The timing of the announcement—alongside other indicators of economic strain including inflation exceeding 8 percent, interest rates at 23 percent, and continued budget deficits—suggests Russia's leadership recognizes the economy cannot sustain current mobilization indefinitely. The question is whether Moscow adjusts its war objectives to match available resources, or instead intensifies exploitation of remaining resources including teenagers.
RAND Corporation analysis projects Russia will face a shortage of 2.4 million workers by 2030 even if the war ended today. Continued conflict exacerbates this trajectory while the country simultaneously burns through human capital to prosecute military operations. Employing minors in dangerous industries extends the timeline before labor shortages force policy changes, but at the cost of exposing another generation to wartime exploitation.
As I've reported on Russia for over a decade, the current measures represent a threshold crossed. Every state at war mobilizes resources and accepts sacrifices. But relaxing child labor protections signals that Russia's leadership has exhausted conventional mobilization options and now reaches for measures that even Soviet planners avoided except during existential crisis. The tragedy is that Russia faces no existential threat—the war in Ukraine is entirely optional, launched to pursue geopolitical ambitions rather than defend Russian territory.

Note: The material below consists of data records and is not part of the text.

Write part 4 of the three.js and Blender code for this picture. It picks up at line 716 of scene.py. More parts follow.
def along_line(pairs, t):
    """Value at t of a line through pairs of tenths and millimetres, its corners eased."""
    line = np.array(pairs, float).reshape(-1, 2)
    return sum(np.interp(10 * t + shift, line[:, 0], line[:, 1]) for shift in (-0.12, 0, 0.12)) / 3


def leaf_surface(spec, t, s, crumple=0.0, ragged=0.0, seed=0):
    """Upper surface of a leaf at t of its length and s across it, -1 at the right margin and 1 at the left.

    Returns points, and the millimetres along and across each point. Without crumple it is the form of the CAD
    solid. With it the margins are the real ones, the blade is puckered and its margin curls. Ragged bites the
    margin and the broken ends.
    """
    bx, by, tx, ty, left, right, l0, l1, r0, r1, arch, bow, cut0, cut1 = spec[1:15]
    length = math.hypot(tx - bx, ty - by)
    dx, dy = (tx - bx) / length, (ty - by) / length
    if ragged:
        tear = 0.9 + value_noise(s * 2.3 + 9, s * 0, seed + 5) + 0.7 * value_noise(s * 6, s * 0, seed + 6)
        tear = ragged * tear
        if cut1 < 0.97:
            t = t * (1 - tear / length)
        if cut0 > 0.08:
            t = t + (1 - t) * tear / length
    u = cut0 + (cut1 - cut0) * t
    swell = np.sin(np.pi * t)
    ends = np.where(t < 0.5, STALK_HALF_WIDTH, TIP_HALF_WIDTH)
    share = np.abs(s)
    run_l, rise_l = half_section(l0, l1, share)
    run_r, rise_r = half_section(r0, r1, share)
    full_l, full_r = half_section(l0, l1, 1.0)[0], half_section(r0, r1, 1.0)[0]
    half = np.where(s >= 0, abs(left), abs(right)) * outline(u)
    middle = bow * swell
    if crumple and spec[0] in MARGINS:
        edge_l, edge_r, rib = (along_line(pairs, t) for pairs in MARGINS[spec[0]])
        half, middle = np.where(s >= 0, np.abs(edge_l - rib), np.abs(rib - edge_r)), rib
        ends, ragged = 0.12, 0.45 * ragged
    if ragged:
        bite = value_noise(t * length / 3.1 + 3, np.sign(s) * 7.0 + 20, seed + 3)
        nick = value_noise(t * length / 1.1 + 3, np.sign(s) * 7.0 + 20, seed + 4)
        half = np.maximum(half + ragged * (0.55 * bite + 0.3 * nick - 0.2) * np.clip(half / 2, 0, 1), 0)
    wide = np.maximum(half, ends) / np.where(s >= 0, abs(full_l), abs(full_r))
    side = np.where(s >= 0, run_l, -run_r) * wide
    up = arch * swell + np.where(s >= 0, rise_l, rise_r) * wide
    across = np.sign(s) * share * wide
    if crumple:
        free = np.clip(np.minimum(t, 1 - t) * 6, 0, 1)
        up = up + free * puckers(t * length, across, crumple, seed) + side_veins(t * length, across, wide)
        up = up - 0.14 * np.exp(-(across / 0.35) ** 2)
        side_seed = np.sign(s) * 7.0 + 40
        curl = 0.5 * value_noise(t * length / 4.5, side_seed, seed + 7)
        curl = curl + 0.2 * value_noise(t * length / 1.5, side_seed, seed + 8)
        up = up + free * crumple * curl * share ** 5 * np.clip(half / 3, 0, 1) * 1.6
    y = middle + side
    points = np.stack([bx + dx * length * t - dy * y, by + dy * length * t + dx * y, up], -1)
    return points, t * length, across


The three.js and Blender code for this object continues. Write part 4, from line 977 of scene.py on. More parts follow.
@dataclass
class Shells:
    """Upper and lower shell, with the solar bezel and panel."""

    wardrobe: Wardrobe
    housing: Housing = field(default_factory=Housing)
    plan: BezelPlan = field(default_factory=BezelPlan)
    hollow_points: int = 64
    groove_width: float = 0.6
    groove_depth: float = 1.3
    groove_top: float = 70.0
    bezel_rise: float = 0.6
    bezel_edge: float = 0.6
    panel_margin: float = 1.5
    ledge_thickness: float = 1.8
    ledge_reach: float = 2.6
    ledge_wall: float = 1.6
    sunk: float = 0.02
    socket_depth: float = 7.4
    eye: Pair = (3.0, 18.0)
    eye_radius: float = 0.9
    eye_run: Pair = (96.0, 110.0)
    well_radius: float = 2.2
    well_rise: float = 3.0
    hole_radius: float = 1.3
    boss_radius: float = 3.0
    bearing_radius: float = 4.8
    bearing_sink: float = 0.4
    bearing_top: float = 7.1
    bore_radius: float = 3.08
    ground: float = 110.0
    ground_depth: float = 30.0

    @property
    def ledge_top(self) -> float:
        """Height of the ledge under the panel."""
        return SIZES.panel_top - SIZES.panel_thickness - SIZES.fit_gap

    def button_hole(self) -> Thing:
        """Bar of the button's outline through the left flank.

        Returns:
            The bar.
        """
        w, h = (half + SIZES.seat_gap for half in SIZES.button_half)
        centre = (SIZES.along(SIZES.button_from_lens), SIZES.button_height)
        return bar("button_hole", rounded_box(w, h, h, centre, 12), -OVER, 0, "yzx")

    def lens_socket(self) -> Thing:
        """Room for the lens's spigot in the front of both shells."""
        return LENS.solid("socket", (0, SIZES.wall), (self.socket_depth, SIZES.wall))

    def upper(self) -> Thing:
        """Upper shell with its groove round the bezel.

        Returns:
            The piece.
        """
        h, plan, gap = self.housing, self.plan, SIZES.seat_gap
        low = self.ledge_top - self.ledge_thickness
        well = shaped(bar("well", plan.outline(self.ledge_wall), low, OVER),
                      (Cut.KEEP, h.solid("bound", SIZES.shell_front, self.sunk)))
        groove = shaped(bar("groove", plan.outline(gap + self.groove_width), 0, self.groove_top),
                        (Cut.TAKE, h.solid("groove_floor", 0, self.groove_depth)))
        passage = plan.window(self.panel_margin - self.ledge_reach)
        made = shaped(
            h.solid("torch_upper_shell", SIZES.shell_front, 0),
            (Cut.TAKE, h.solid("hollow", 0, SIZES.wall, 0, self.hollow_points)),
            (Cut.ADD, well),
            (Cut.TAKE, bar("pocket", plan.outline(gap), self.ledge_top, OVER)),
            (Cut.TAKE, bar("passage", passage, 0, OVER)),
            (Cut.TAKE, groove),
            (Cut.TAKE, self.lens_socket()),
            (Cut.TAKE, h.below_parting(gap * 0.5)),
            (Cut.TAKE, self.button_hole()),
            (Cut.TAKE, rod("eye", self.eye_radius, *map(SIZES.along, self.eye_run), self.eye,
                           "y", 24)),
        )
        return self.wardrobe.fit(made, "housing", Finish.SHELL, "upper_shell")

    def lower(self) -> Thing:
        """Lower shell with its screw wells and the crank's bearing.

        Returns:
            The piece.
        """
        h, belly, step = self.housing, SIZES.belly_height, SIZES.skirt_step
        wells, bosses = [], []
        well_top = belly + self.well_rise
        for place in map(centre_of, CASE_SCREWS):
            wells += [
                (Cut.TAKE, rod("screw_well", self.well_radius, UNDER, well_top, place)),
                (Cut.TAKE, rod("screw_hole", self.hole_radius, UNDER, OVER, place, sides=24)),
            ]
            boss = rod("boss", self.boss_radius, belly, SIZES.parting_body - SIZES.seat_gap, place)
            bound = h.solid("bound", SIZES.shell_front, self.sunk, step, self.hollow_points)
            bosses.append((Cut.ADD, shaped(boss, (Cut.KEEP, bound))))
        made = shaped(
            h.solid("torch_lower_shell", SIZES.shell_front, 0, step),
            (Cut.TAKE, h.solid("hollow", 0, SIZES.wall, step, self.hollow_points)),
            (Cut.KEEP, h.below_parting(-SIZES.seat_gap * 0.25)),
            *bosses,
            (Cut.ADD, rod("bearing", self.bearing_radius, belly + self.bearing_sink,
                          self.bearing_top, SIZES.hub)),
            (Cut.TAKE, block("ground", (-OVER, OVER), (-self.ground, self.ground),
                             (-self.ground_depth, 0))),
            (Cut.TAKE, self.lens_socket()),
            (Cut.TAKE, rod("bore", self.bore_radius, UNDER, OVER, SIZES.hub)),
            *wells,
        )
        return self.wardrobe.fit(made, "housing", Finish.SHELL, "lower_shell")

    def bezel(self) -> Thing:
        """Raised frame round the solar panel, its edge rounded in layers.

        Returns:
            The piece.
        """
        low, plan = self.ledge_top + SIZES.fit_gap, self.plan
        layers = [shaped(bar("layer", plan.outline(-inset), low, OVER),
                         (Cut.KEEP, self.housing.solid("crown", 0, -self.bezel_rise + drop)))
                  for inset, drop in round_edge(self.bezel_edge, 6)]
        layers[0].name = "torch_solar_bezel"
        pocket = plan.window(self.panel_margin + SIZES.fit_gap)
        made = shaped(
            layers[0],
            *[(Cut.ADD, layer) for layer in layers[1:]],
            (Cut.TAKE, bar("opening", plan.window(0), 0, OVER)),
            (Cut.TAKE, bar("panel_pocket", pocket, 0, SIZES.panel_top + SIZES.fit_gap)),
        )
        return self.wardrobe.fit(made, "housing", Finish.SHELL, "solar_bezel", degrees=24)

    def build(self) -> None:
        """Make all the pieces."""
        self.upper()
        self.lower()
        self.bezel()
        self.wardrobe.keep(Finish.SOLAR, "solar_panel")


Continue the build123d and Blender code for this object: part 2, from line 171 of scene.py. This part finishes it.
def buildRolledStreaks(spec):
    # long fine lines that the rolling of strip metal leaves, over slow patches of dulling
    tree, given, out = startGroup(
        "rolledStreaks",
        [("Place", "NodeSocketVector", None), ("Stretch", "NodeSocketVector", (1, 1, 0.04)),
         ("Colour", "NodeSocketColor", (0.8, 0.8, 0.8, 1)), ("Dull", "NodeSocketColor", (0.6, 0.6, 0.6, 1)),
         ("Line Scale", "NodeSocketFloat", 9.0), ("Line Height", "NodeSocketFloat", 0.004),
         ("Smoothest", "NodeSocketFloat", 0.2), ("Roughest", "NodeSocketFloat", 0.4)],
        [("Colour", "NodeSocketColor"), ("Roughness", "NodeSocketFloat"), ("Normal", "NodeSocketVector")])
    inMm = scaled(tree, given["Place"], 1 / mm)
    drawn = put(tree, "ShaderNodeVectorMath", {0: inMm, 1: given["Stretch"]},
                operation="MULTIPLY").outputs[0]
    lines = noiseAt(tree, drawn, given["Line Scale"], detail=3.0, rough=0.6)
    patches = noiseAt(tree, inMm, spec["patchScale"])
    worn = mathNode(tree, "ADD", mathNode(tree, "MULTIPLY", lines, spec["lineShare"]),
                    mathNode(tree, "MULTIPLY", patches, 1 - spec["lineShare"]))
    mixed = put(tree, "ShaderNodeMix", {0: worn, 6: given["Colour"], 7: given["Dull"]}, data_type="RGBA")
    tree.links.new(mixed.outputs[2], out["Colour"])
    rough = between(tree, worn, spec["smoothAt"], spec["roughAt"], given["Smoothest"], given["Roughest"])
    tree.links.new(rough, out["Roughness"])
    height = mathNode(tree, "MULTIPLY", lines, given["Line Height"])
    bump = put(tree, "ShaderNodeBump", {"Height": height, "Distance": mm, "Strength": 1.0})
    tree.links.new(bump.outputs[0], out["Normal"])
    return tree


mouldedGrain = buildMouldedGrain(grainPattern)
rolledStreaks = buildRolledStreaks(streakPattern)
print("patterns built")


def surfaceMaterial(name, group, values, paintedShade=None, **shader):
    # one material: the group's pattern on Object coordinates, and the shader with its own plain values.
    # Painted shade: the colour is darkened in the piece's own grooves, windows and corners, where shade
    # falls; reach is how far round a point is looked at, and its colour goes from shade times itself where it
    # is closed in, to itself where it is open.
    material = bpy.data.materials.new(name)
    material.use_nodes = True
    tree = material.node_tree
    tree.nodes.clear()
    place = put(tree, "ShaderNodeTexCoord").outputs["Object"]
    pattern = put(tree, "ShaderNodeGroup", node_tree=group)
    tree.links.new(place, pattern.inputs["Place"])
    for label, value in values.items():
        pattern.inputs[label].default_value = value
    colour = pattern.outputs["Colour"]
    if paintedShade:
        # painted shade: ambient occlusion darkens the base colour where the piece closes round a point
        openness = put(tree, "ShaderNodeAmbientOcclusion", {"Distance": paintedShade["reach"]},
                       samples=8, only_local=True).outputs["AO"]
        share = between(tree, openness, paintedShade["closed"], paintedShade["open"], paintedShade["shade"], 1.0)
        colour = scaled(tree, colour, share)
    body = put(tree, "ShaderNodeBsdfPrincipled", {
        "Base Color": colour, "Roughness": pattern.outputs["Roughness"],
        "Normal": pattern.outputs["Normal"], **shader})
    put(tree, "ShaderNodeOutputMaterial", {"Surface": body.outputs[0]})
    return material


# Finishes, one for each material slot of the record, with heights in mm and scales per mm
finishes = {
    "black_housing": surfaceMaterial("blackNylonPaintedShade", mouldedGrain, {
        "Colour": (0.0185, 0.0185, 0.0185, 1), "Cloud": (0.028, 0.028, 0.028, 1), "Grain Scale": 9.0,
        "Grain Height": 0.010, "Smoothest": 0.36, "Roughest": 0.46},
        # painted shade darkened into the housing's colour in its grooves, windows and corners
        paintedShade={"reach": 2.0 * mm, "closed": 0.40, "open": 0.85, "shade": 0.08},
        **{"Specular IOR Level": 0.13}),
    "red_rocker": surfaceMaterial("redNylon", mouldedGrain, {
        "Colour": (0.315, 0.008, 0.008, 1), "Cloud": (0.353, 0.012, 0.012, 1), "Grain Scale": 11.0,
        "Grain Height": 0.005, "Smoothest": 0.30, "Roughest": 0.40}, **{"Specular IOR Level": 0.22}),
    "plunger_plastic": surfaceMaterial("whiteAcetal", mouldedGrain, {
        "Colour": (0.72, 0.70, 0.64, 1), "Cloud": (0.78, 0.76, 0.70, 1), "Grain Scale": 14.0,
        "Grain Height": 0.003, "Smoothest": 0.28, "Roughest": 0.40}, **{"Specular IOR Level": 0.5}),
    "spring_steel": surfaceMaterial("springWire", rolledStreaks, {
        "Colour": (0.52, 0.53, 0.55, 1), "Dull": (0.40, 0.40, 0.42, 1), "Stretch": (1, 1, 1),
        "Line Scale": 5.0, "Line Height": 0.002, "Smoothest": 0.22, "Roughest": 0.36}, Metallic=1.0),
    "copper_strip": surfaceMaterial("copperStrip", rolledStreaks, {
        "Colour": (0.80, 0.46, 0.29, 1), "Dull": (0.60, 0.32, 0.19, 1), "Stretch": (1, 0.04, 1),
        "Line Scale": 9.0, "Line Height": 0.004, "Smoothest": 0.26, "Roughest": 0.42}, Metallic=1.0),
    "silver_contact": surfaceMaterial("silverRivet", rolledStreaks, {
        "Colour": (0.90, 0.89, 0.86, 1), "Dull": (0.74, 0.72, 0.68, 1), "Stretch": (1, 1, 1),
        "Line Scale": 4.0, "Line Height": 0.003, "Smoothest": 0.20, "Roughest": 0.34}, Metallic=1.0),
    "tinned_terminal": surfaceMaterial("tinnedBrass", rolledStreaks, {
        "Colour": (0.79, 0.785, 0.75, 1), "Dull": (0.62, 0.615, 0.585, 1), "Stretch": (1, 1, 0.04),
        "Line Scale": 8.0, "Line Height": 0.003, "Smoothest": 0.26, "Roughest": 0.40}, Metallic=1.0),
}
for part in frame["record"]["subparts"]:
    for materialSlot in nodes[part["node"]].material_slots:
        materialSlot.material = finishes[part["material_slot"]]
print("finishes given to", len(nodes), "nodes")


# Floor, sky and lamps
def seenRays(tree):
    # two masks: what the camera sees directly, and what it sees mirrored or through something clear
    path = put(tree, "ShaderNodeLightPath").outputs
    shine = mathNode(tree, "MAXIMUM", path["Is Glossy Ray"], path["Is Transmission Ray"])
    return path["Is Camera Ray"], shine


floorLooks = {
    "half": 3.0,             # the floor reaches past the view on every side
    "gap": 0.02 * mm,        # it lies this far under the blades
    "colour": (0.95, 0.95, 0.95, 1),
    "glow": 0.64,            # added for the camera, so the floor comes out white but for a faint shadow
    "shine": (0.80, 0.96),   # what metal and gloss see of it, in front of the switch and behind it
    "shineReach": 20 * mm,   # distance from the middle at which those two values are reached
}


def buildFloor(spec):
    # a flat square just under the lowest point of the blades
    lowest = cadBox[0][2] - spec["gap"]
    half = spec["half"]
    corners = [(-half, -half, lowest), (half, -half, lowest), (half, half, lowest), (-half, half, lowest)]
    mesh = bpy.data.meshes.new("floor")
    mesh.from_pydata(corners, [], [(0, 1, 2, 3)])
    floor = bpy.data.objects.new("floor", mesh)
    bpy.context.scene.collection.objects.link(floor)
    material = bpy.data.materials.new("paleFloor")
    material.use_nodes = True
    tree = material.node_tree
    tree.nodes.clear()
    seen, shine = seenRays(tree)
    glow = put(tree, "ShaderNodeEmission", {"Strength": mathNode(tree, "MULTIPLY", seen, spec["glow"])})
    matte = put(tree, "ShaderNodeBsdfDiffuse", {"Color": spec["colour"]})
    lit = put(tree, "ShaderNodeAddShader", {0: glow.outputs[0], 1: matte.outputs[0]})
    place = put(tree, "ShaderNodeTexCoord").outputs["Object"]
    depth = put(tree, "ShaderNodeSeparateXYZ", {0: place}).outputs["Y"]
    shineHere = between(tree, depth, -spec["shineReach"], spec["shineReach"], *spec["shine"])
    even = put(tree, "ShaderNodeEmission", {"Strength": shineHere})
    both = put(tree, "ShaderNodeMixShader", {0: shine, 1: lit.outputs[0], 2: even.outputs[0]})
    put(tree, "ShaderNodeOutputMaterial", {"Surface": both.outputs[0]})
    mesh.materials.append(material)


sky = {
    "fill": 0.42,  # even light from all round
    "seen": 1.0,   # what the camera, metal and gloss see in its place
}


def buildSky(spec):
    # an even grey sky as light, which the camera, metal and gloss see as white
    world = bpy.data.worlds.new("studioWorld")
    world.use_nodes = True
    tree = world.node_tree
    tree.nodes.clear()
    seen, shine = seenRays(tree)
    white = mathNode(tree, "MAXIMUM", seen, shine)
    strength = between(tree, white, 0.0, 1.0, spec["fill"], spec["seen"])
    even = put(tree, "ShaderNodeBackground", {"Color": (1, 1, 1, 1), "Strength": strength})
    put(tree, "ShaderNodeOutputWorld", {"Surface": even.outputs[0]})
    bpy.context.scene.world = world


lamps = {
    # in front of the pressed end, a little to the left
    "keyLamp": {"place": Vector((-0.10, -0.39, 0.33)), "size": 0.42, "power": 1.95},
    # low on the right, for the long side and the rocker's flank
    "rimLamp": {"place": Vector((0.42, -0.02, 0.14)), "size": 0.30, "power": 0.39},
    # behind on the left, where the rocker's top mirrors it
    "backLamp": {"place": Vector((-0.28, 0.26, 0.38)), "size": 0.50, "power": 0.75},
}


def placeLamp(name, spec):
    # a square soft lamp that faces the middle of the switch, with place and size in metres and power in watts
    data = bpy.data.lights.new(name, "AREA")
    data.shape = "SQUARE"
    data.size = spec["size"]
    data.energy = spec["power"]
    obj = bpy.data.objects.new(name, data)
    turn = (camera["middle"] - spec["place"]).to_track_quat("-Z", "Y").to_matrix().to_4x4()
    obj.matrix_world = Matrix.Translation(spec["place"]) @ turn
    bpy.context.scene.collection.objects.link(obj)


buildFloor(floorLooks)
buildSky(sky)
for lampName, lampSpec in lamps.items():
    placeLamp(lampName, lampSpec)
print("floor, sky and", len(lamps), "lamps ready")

The regulations will take effect this summer, beginning another chapter in Russia's wartime transformation. Teenagers will enter factories and mines under newly relaxed rules, producing materiel that feeds a war machine that has already consumed much of the country's future. Whether this sacrifice achieves President Putin's objectives in Ukraine, or merely delays inevitable reckoning with the costs of war, remains to be seen. What is certain is that a generation of Russian youth will bear scars—physical, economic, psychological—from policies designed to sustain military operations that show no signs of ending.